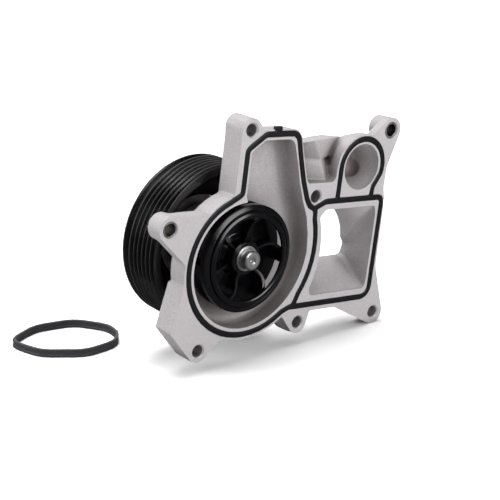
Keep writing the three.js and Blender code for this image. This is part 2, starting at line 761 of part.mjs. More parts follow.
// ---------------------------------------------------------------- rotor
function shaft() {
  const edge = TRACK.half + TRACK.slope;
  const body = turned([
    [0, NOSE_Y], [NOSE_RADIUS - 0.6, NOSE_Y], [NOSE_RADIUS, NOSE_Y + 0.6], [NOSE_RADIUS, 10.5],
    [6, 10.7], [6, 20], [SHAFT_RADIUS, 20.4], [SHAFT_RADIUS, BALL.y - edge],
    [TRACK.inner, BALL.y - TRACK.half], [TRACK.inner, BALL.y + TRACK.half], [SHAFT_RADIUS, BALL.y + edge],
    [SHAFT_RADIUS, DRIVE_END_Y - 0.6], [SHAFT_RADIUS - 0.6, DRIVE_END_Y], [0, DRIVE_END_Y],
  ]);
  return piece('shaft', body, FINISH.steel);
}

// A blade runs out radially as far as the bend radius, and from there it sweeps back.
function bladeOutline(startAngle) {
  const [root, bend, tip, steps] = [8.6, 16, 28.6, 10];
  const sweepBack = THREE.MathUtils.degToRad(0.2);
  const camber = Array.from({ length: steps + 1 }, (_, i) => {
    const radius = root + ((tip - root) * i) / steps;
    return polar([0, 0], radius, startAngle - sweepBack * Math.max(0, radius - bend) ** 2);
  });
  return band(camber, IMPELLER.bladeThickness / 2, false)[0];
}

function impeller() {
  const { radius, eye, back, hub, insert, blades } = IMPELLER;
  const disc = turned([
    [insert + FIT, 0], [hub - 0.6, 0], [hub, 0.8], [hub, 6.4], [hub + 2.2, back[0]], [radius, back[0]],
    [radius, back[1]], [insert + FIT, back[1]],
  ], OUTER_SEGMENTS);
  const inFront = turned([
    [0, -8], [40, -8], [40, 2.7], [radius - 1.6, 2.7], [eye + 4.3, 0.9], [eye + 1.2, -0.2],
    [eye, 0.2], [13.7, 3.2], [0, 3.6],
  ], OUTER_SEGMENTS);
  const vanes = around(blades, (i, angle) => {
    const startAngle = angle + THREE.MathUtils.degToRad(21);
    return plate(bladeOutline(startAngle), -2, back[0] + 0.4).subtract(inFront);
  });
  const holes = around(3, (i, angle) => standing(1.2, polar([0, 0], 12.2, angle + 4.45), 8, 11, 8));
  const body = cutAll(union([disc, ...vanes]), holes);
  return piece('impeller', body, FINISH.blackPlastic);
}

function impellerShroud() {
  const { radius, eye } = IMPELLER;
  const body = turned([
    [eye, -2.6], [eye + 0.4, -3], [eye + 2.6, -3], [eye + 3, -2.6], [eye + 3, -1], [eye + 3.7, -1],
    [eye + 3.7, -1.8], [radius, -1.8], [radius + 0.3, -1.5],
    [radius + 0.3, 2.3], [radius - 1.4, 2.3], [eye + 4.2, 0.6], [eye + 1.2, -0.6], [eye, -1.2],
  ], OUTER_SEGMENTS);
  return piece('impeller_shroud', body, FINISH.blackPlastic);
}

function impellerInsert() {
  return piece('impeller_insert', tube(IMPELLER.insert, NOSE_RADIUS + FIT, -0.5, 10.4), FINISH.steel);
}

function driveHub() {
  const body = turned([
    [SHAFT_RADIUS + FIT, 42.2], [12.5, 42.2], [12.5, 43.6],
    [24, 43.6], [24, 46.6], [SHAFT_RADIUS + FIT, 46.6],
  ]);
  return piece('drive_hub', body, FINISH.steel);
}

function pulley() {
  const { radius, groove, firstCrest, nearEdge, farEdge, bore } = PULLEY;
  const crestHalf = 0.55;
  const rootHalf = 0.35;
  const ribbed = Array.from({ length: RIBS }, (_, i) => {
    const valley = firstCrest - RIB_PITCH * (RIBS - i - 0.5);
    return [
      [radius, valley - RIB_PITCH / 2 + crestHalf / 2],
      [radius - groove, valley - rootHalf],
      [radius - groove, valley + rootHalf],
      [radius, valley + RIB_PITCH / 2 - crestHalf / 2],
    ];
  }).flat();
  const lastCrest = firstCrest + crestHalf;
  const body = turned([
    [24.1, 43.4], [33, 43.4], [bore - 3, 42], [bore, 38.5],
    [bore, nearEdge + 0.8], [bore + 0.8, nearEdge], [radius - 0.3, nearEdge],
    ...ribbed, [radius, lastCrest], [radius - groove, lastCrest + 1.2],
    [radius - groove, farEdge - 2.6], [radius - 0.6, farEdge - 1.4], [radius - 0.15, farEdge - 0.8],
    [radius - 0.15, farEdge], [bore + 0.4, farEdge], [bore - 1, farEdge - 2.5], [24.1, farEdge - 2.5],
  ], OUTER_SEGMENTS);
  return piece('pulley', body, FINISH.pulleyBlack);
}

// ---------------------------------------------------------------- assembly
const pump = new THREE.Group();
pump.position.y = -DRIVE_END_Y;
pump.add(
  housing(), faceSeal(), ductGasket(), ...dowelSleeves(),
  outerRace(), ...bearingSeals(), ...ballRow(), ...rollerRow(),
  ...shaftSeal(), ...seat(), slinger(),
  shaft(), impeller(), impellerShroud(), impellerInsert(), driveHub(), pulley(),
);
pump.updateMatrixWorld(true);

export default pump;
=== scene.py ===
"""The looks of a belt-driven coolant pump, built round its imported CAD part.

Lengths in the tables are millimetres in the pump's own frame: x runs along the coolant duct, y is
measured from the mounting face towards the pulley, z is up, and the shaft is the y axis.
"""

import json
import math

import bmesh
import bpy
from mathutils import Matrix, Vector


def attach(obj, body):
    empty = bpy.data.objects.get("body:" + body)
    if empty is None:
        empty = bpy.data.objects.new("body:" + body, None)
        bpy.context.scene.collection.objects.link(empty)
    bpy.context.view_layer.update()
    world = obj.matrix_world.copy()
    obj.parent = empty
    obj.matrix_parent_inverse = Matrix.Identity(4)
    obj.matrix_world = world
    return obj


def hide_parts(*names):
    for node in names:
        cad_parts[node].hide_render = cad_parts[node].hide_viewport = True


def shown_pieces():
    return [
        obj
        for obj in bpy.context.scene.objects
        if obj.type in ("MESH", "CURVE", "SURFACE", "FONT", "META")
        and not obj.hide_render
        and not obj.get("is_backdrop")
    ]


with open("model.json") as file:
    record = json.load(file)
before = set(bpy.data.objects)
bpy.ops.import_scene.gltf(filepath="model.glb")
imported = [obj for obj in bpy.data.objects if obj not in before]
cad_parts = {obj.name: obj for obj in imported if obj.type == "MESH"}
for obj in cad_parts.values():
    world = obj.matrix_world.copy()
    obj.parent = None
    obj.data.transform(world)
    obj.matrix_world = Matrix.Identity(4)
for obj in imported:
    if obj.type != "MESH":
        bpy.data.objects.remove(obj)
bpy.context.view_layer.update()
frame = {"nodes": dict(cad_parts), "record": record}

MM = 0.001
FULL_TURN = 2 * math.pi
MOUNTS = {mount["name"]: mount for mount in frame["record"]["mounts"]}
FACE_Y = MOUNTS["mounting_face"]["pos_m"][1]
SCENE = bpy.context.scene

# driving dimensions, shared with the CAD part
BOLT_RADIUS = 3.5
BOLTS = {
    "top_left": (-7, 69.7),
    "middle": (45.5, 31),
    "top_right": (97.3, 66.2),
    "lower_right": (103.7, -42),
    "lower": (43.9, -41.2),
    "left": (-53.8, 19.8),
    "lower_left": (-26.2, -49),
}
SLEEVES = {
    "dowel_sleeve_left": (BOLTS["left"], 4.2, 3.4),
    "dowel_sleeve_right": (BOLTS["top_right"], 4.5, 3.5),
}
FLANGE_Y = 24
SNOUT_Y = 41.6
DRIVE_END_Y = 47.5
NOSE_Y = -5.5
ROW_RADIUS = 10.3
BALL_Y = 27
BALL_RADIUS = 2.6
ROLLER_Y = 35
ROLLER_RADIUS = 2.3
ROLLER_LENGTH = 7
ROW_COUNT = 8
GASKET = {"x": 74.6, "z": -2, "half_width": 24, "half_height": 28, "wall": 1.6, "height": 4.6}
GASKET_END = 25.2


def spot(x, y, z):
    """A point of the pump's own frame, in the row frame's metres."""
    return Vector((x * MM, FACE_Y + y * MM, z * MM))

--

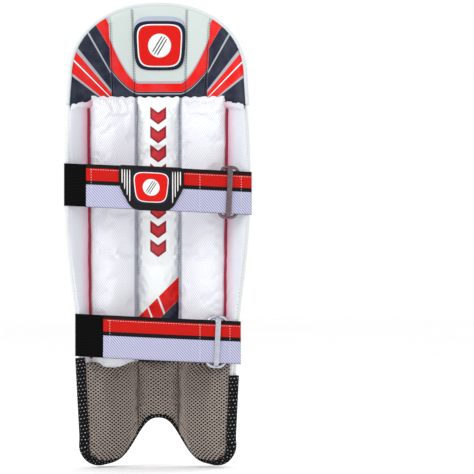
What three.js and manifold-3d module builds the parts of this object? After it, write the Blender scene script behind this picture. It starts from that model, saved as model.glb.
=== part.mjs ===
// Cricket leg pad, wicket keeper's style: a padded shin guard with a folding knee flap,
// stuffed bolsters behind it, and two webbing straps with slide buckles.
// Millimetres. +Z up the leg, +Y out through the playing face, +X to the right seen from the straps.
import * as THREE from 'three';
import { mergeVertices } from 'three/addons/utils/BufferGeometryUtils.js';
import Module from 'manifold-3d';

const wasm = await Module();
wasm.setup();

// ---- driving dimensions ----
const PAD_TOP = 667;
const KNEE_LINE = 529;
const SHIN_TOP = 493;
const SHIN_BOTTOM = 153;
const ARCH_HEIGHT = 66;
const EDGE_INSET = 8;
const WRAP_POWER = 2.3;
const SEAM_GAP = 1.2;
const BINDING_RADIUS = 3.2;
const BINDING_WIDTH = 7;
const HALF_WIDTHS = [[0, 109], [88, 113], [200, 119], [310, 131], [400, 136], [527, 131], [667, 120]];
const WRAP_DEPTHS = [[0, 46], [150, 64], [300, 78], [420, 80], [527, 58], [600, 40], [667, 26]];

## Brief
Within the material above, transcribe exactly the lines that run from the line holding "return piece('pulley', body, FINISH.pulleyBlack);" through the line holding "for node in".

## Solution
  return piece('pulley', body, FINISH.pulleyBlack);
}

// ---------------------------------------------------------------- assembly
const pump = new THREE.Group();
pump.position.y = -DRIVE_END_Y;
pump.add(
  housing(), faceSeal(), ductGasket(), ...dowelSleeves(),
  outerRace(), ...bearingSeals(), ...ballRow(), ...rollerRow(),
  ...shaftSeal(), ...seat(), slinger(),
  shaft(), impeller(), impellerShroud(), impellerInsert(), driveHub(), pulley(),
);
pump.updateMatrixWorld(true);

export default pump;
=== scene.py ===
"""The looks of a belt-driven coolant pump, built round its imported CAD part.

Lengths in the tables are millimetres in the pump's own frame: x runs along the coolant duct, y is
measured from the mounting face towards the pulley, z is up, and the shaft is the y axis.
"""

import json
import math

import bmesh
import bpy
from mathutils import Matrix, Vector


def attach(obj, body):
    empty = bpy.data.objects.get("body:" + body)
    if empty is None:
        empty = bpy.data.objects.new("body:" + body, None)
        bpy.context.scene.collection.objects.link(empty)
    bpy.context.view_layer.update()
    world = obj.matrix_world.copy()
    obj.parent = empty
    obj.matrix_parent_inverse = Matrix.Identity(4)
    obj.matrix_world = world
    return obj


def hide_parts(*names):
    for node in names:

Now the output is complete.